Gepost door RBL op 14/09/2006
Toegevoegd onder: Uncategorized
Goodbye Ann, we were not worthy of thee…
I just mailed off an app. to an institution in a place whose airport was once described as purgatory. Perhaps I shall be able to finish up my parody of Dante’s Divine Comedy after all…
Re-watched Muriel’s Wedding last night. I had remembered it as a dark comedy, but I had entirely forgotten what a thorough-going critique of patriarchy it is.

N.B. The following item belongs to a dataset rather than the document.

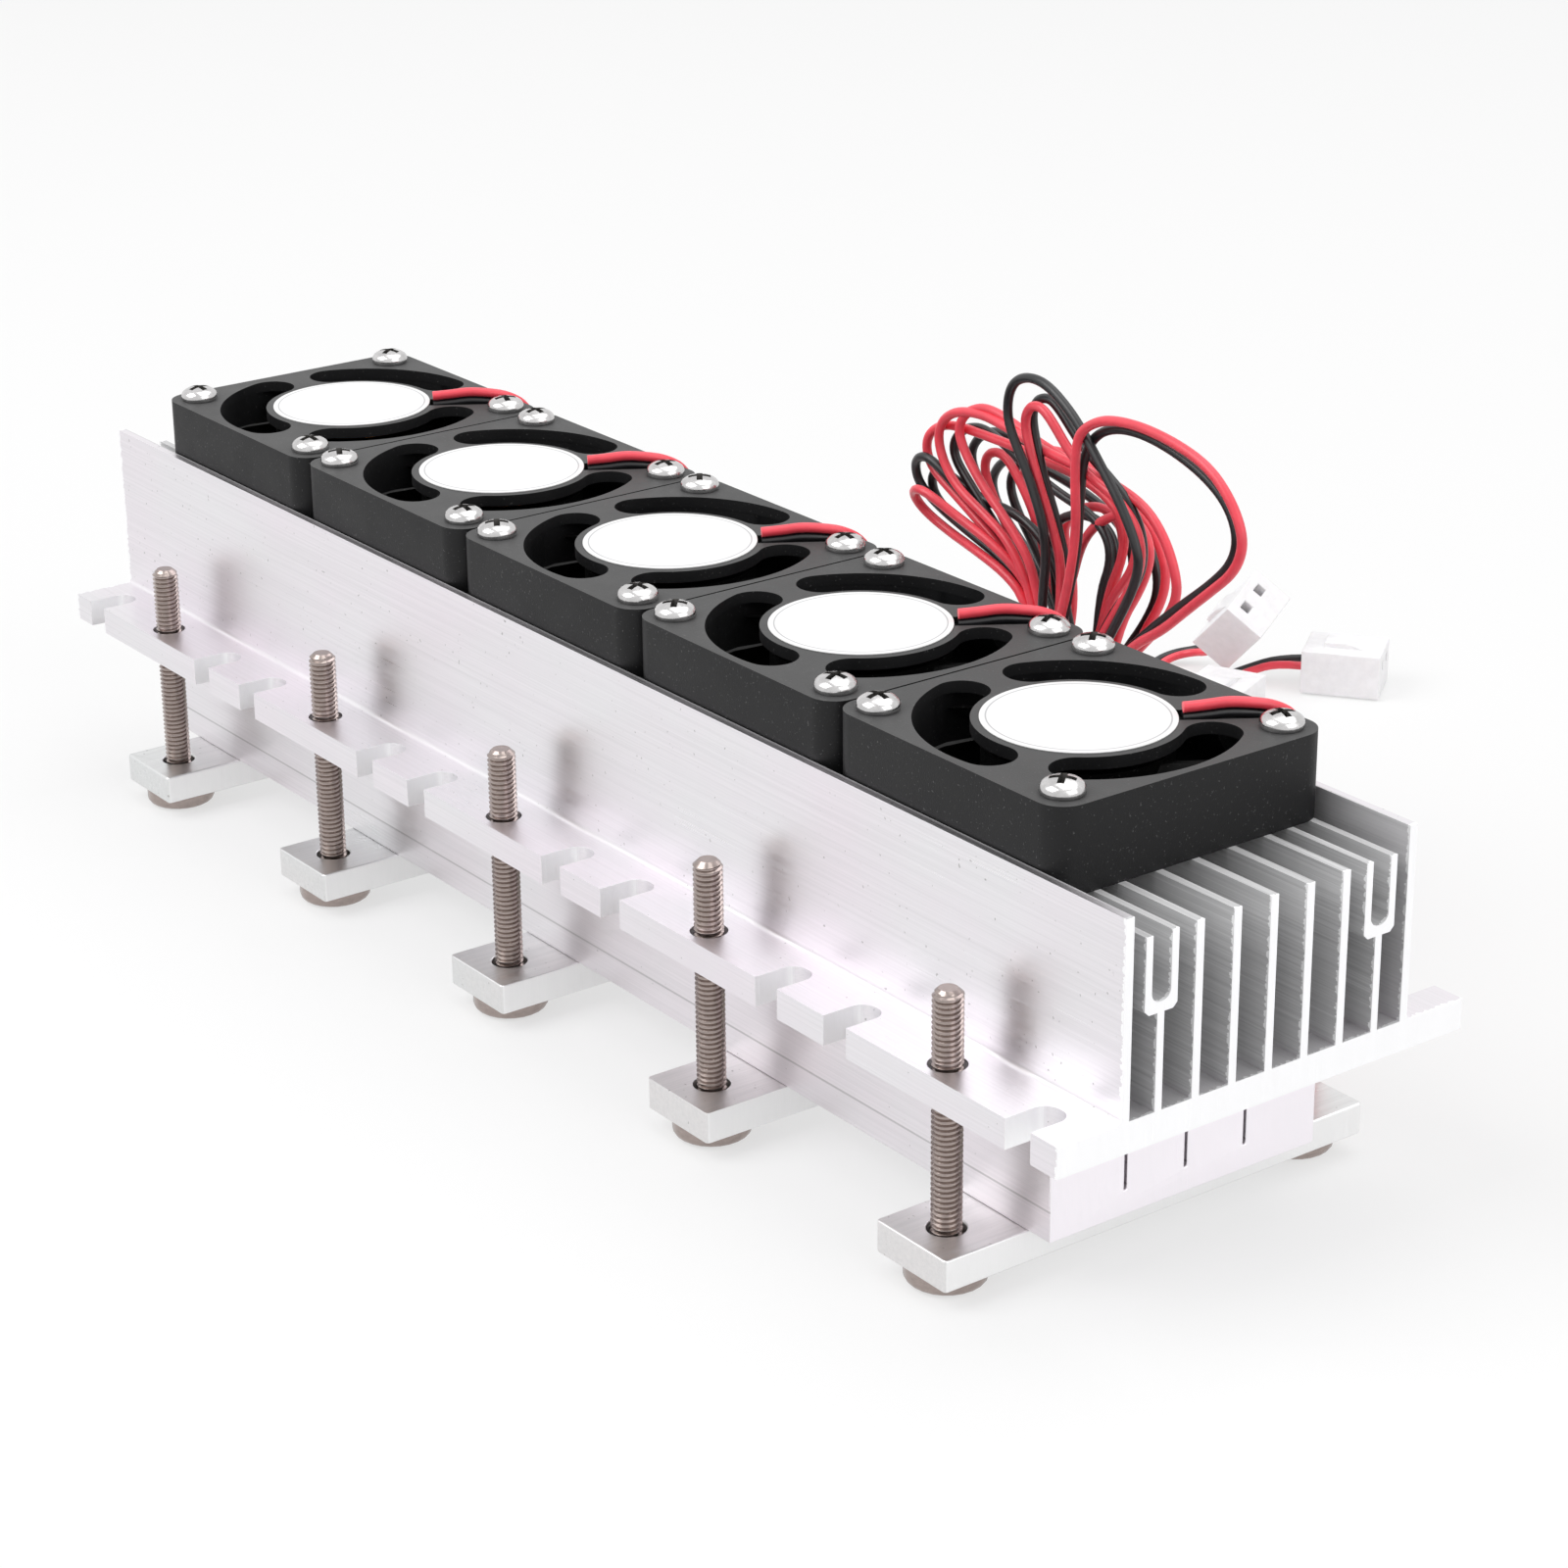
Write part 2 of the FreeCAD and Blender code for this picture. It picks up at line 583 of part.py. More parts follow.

The dean of my college just ordered an OSHA inspection of the double-wide/double-long trailer in which my department squats in glory. The punchline? Those mysterious brown stains on the ceiling tiles aren’t leaks from the roof; they’re rodent urine.
De-lovely.
Gepost door RBL op 08/09/2006
Toegevoegd onder: Uncategorized
Found in the “Caberet” section of the “Clubland” listings of the print version of our very own hometown alternapaper, the FWeekly:
[name removed] $3 cover. Collared shirts only after 7 p.m. Erotic poetry open-mic Wednesdays.
What does it say about a place that they have to say, pretty explicitly, “your shirt has to have sleeves, dumbass, before we’ll let you in?”
Gepost door RBL op 05/09/2006
Toegevoegd onder: Uncategorized
Went to the MN State Fair this weekend. It had a few advantages over the California fair (better milkshakes, for one thing). But, Sacto still more glitz and glam, if such a phrase can be applied to an agricultural exhibition, even setting aside the wine-tasting competition.
That said, they did serve grilled chocolate sandwiches. On buttered brioche. For $3.
I wonder if my arteries will ever forgive me.
Oh, and the Texas state fair? SUCKS. Don’t even bother.